The suggestions gleaned from these council meetings were handled by the school board. The school board had the legal right under the Winton Act to make the final decision on all matters. The Act recommended that school boards incorporate agreed-upon items in to “written resolutions, regulations, or policies,” but these directives were implemented in various ways across the state, and council procedures differed from one district to another.

This proportional representation continued until the implementation of the EERA in 1976, even though every other state had rejected proportional representation by the early 70’s. California, like other states, found it was expensive and cumbersome. It did not provide an organized system for shared decision making between teachers and school administrators. It generated rather than resolved conflict among different groups of teachers.

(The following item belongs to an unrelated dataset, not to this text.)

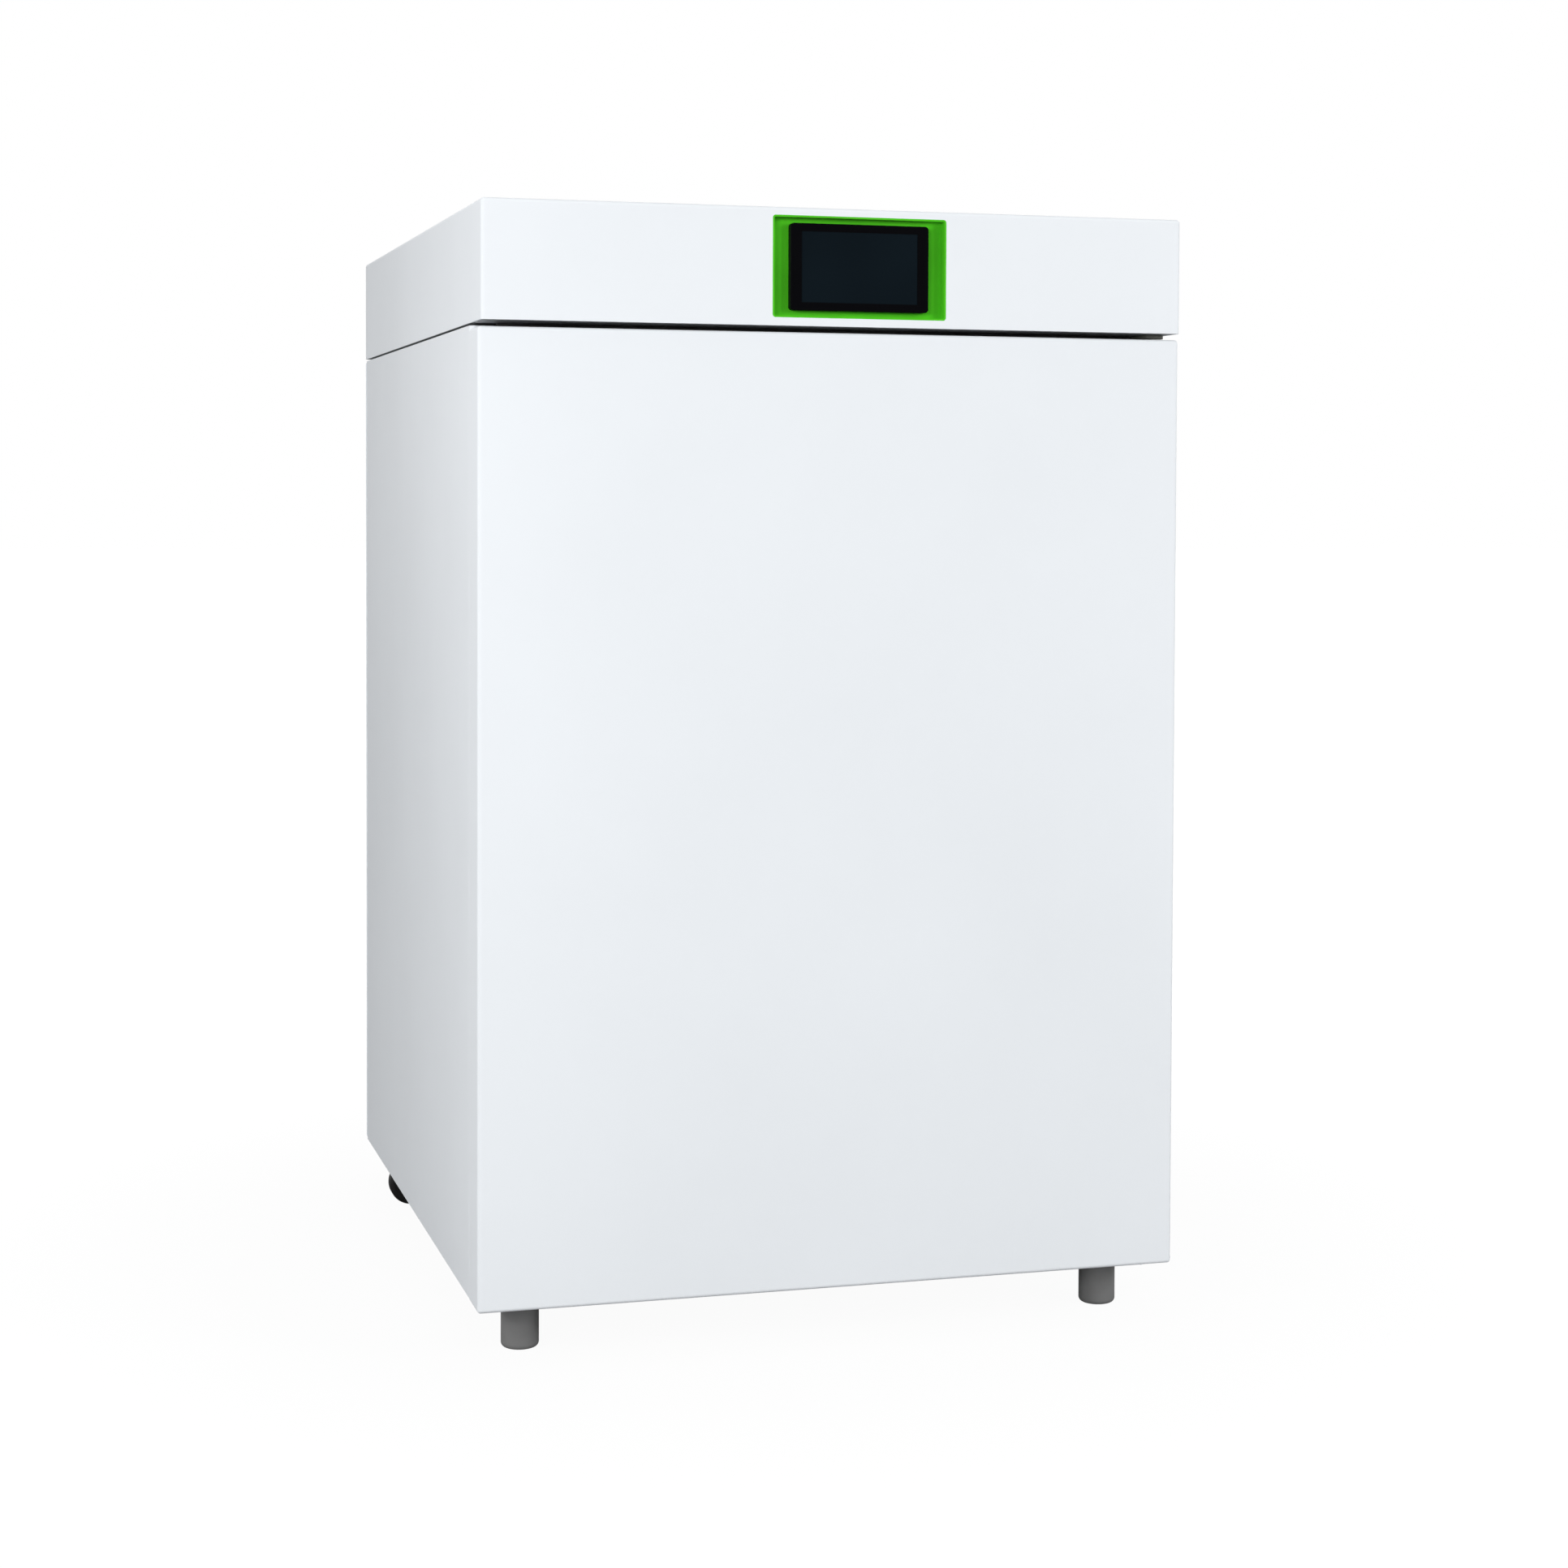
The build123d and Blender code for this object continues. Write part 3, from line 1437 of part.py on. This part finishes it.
def caster_wheel():
    """Left wheel: a rounded tread with a sunk hub on each face."""
    half = wheel_width / 2
    sunk = half - wheel_hub_recess
    tread = FilletPolyline(
        (wheel_hub_radius, -half), (wheel_radius, -half), (wheel_radius, half), (wheel_hub_radius, half),
        radius=wheel_round,
    )
    bore = axle_radius + running_clearance
    rest = Polyline(
        (wheel_hub_radius, half), (wheel_hub_radius, sunk), (bore, sunk),
        (bore, -sunk), (wheel_hub_radius, -sunk), (wheel_hub_radius, -half),
    )
    profile = make_face(Curve() + [tread, rest])
    return turned_y(profile, -caster_x - caster_offset, caster_y, wheel_radius)


left_panel = side_panel()
left_fork = caster_fork()
left_wheel = caster_wheel()

pieces = {
    "left_side_panel": left_panel,
    "right_side_panel": mirrored(left_panel),
    "rear_panel": rear_panel(),
    "top_deck": top_deck(),
    "base_pan": base_pan(),
    "front_frame": front_frame(),
    "gap_trim": gap_trim(),
    "chamber_liner": chamber_liner(),
    "chamber_heaters": chamber_heaters(),
    "chamber_insulation": chamber_insulation(),
    "rack_uprights": rack_uprights(),
    "shelf_runners": shelf_runners(),
    "shelf_bottom": shelf(shelf_seats[0]),
    "shelf_middle": shelf(shelf_seats[1]),
    "shelf_top": shelf(shelf_seats[2]),
    "water_pan": water_pan(),
    "air_duct": air_duct(),
    "fan_cover": fan_cover(),
    "fan_impeller": fan_impeller(),
    "fan_motor": fan_motor(),
    "hepa_filter": hepa_filter(),
    "co2_sensor": ceiling_sensor(-sensor_x, fan_y, sensor_radius, sensor_length),
    "temperature_probe": ceiling_sensor(sensor_x, fan_y, probe_radius, probe_length),
    "door_skin": door_skin(),
    "door_liner": door_liner(),
    "door_heater": door_heater(),
    "door_insulation": door_insulation(),
    "door_gasket": door_gasket(),
    "door_hinge_bushes": door_hinge_bushes(),
    "door_hinge_brackets": door_hinge_brackets(),
    "glass_pane": glass_pane(),
    "glass_seal": glass_seal(),
    "glass_fittings": glass_fittings(),
    "glass_hinge_posts": glass_hinge_posts(),
    "glass_latch": glass_latch(),
    "latch_keeper": latch_keeper(),
    "head_cover": head_cover(),
    "head_base": head_base(),
    "head_rear_panel": head_rear_panel(),
    "panel_screws": panel_screws(),
    "screen_recess": screen_recess(),
    "screen_bezel": screen_bezel(),
    "screen_glass": screen_glass(),
    "display_module": display_module(),
    "control_board": control_board(),
    "power_supply": power_supply(),
    "gas_valve": gas_valve(),
    "gas_line": gas_line(),
    "gas_ports": gas_ports(),
    "power_inlet": power_inlet(),
    "power_rocker": power_rocker(),
    "access_port": access_port(),
    "port_stopper": port_stopper(),
    "foot_left": foot(-foot_x),
    "foot_right": foot(foot_x),
    "base_fittings": base_fittings(),
    "caster_fork_left": left_fork,
    "caster_fork_right": mirrored(left_fork),
    "caster_wheel_left": left_wheel,
    "caster_wheel_right": mirrored(left_wheel),
}

for name, piece in pieces.items():
    export_step(piece, f"parts/{name}.step")
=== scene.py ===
import json
from math import radians

import bpy
from mathutils import Matrix, Vector

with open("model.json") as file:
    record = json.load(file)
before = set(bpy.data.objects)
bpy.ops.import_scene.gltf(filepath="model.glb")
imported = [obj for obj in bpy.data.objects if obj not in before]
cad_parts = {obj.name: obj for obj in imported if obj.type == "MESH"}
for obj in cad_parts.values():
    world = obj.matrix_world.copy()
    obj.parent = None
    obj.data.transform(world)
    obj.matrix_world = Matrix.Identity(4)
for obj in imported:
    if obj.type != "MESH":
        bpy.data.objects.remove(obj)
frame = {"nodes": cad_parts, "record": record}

# Colours of the enamel and of the stainless steel
WHITE = (0.873, 0.906, 0.94)
STEEL = (0.74, 0.75, 0.76)

# Stretch of the brushed grain: its lines run along the axis with the small value
ALONG_X = (0.15, 6, 6)
ALONG_Y = (6, 0.15, 6)
ALONG_Z = (6, 6, 0.15)
NO_GRAIN = (1, 1, 1)

# Part of a noise pattern's range that a look is spread over
PATTERN_LOW = 0.3
PATTERN_HIGH = 0.7

# Floor: half its side in metres, its grey as the lamps see it, its white as the camera sees it
FLOOR_HALF = 40
FLOOR_GREY = 0.38
FLOOR_WHITE = 1.06

# The camera sees mostly that white out to NEAR, in metres, and only that white from FAR on
NEAR = 0.45
FAR = 1.5
NEAR_SHARE = 0.90

# Strength of the world as a source of light
AMBIENT = 0.38

# Camera: frame, focal length and principal point in pixels; sensor in millimetres; place in metres
PHOTO = 1932
FOCAL = 3536.0
PRINCIPAL = (966.0, 740.0)
SENSOR = 36.0
CAMERA_PLACE = (-0.684, -2.5549, 0.6845)
YAW = radians(-15.96)
PITCH = radians(-1.90)
ROLL = radians(0.21)

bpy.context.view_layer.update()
nodes = frame["nodes"]


# Materials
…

It was an obstacle to uniform policies across school districts.

Majority rule is both efficient and fair as a system of governance, which is why it is the rule in every democracy.

Catherine Fisk is the Chancellor’s Professor of Law at the University of California, Irvine, School of Law.


In A Related Lawsuit

Last Thursday a federal court judge in Los Angeles dismissed another challenge to teacher unions’ ability to finance their activities. Bain v. CTA has been bankrolled by Students First, the same organization that brought the Vergara case challenging aspects of seniority and tenure. That case is on appeal. In the Bain case, teachers argued that they should be able to belong to a union without their dues being used to support political causes they disagreed with.